Source: Verizon, 2017. Data Breach Investigations Report, http://www.verizonenterprise.com/verizon-insights-lab/dbir/2017/.

 

#2. Operating systems are not consistently maintained/patched. A large percentage of successful attacks, across all sectors, have exploited vulnerabilities that have had mitigation patches available for decades. The only way to know that things are in good shape is to determine what controls are in place relative to what should be in place to protect a utility’s systems, especially process control systems. Resources such as the use-case tool developed by AWWA provide a utility with a clear set of prioritized controls that, if implemented, can mitigate the risks associated with cyberthreats.
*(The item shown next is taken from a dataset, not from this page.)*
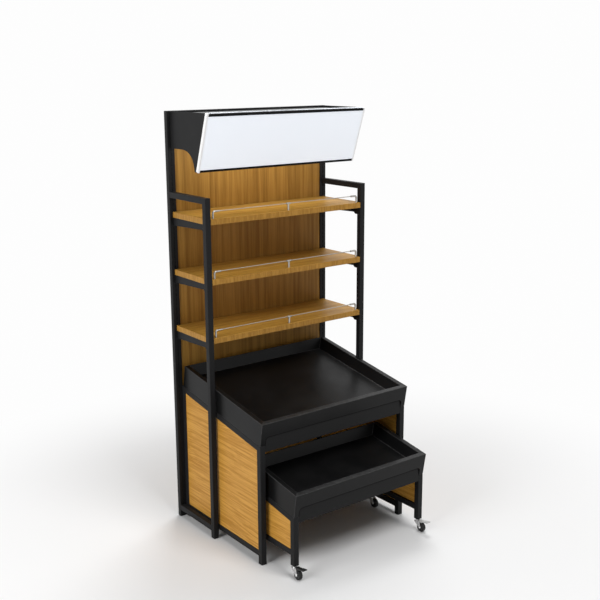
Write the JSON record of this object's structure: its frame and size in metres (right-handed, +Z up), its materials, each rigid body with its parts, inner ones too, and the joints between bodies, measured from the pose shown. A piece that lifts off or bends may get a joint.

This does not mean the utility will not be targeted, but it does help lower the likelihood a hacker will be successful. This is a classic case of open versus closed—the more “doors” that are left open and unsecured, the greater the access and opportunity for bad actors. 

 

#3. Nobody knows ABC Water. It is reasonable for one to think that a large city’s water utility is a more attractive target when compared with Smallville’s utility. That concept does not work in cyberspace; while some attacks are targeted, many others are very opportunistic. In a few clicks and strokes of the keyboard, a hacker can distribute millions of e-mails to propagate their malware. In addition, consider that many control systems were installed before cybersecurity was something to even worry about. As a result, many utilities may not realize that portions of their system have publicly facing IP addresses that are easily targeted by bad actors using sources like SHODAN, a library of sorts for devices connected to the internet. Even if your IT staff or vendor says you’re not connected to the internet, verify that this exposure pathway is indeed closed. In this case, the size of the utility hosting a publicly facing device is completely irrelevant and unknown to the prospective exploiter. If these devices are important to your operations, protect them and manage them accordingly, using the recommended controls. That begins with securing these devices and turning on the security settings many devices already have in place rather than using default settings that anyone can look up online.

 

Bottom line: Cybersecurity matters. The size of your utility does not matter when it comes to cybersecurity. If a system is critical to your utility’s operations, you’ll need to implement controls to manage its cyber-risk. I suspect all your systems are critical; otherwise they never would have been installed, so get on it before it’s too late.